“We are going to have two brigades that are uniquely skilled and will look like many of our European partners’ units: an airborne brigade and a Stryker brigade.”
The result, he said, will be “the right number to get at the mission we are going to be assigned in 2016,” he said. “So in my mind, this is a strategic rebalancing and not a reduction or some kind of move away from Europe. In no way, shape or form do I see that.”
[EUCOM commander Navy Adm. James G.]Stavridis told Congress the new rotational brigade combat team in Europe will go a long way to mitigate the loss of two permanent ones. “Instead of being a static BCT essentially parked in Germany, this would be a BCT that could rotate its battalions one time into Eastern Europe, one time into the Balkans, one time into the Baltics, as well as other places that U.S. European Command might be asked to operate,” he said.
We will add more special forces, too.
But the main line in arguing we are really increasing forces is that the two heavy brigades that are being eliminated from Europe were being rotated through CENTCOM theaters of war. So we didn't have them anyway. Uh huh. That's one way to look at it.
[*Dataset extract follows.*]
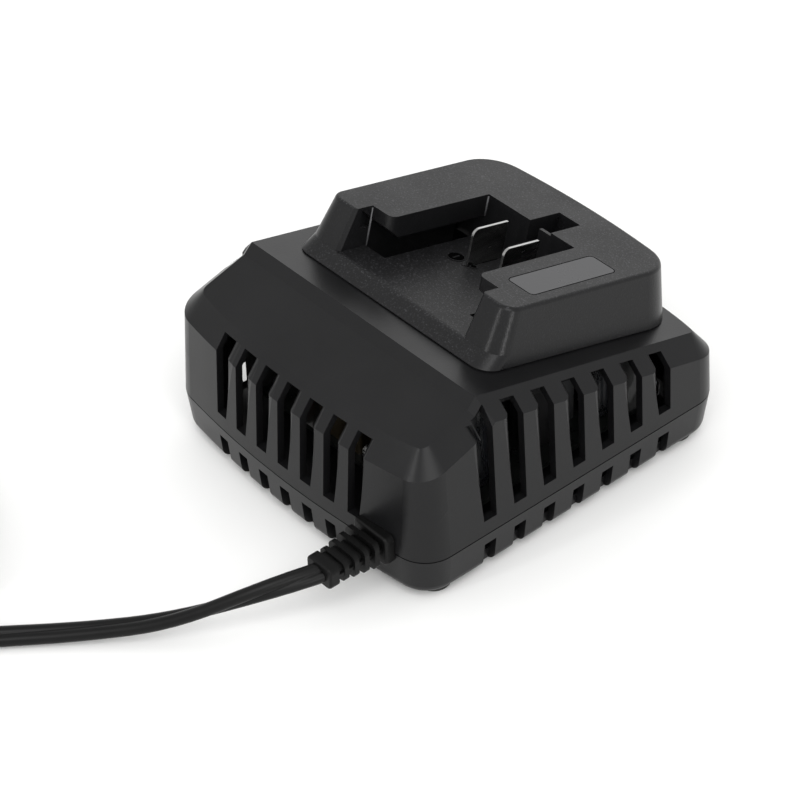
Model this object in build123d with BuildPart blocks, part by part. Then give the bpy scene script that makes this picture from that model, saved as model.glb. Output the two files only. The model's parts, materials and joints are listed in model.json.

Or that's a lot of--sunshine--being spread. You can look at it as we will have two fewer combat brigades in Europe--and none of them will be heavy.
Plus, one US-based brigade will rotate through Bulgaria and Romania, I assume, in battalion-sized exercises. We'll see how long that lasts.
I've long had different views on the importance of keeping the Army in Europe in reasonable strength. I still don't think that 5 brigades are too many given the missions in the region and the stakes involved in keeping Europe peaceful and friendly.
But I worry too much, perhaps. I'll take off the gloomy mask of tragedy and put on a happy face!
What can possibly go wrong in Europe, right?